Son erreur avait été courte, car elle s’était dissipée avant les premiers excès de ses collègues. Mais c’en était assez pour avoir frappé les esprits. Divisés sur un point, on établit que les deux frères l’étaient sur tous ; et de-là cette opinion, encore répétée, qu’André Chénier appartenait à la cause des priviléges et des injustices. On conçoit qu’une telle conquête ait tenté l’ambition de certain parti ; mais là, comme ailleurs, ses prétentions s’évanouissent devant l’évidence.
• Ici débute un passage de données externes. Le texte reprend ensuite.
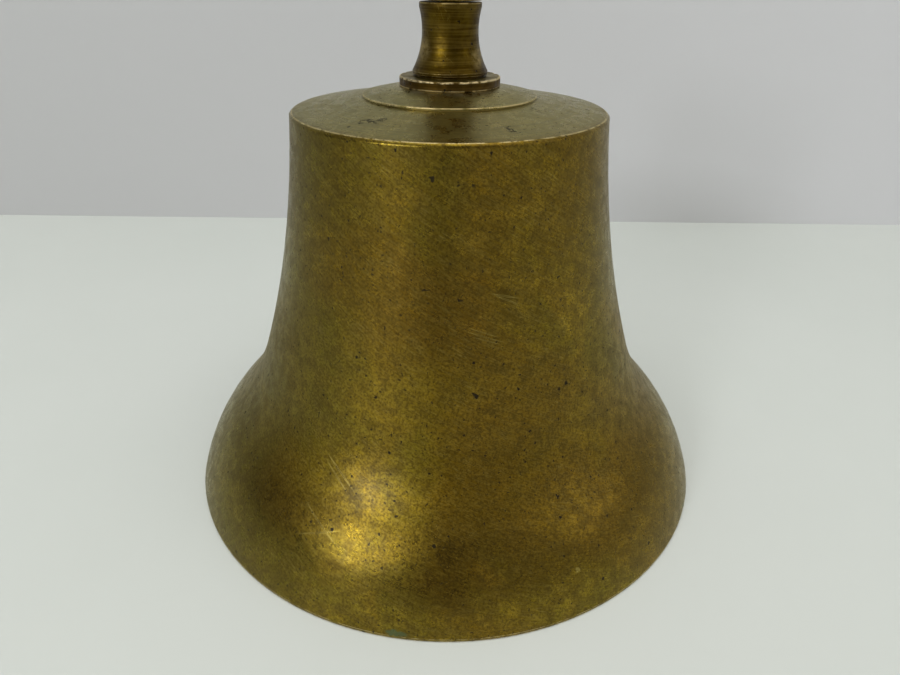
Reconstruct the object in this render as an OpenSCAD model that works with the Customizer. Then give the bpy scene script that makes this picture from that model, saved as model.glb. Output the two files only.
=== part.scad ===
// Hanging ship's bell: a turned brass bell with a necked stem, a swivelling hanging eye
// and a clapper on a clevis pin. It stands on its lip: origin at the centre of the mouth, +Z up.

/* [Bell] */
// Radius of the mouth at the lip
mouth_r = 69.7; // [64:0.1:84]
// Height of the crown's outer edge above the lip
shoulder_h = 95.4; // [79:0.1:114]
// Radius of the waist where it meets the crown
shoulder_r = 36.3; // [34:0.1:39]
// Width of the broken edge between waist and crown
edge_w = 0.5; // [0.3:0.1:2]
// Height of the upright edge of the lip
lip_h = 0.8; // [0.5:0.1:2]
// Width of the flat that the lip rests on
lip_w = 3.4; // [2:0.1:5]
// Taper of the waist at the crown, from upright
crown_angle = 4.5; // [3:0.5:6]
// Taper where the waist turns into the throat
waist_angle = 19; // [17:0.5:21]
// Steepest taper of the flare
flare_angle = 44; // [42:0.5:46]
// Taper where the flare reaches the lip
lip_angle = 17; // [14:0.5:20]
// Radius of the rounded flare above the lip
flare_arc = 48; // [40:1:56]
// Wall of the waist
wall = 4; // [3:0.1:5]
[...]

Doué d’une raison supérieure et de ce courage civil, rare en France où la valeur est commune, André Chénier devait se placer dans les rangs peu nombreux de ces hommes que n’approchent ni l’ambition, ni la crainte, ni l’intérêt personnel. La plupart des esprits ne sauraient comprendre qu’on ne tienne à aucun parti, à aucune secte, et qu’on ose penser tout seul c’est le propre des amis de la liberté. Ceux-là se placent au milieu des factions qui se combattent ; et il ne faut pas croire que s’ils suivent cette ligne, que s’ils s’exposent dans cette carrière, la plus périlleuse de toutes, ils en méconnaissent le désavantage. N’accusons point leur habileté pour nous dispenser d’honorer leur courage.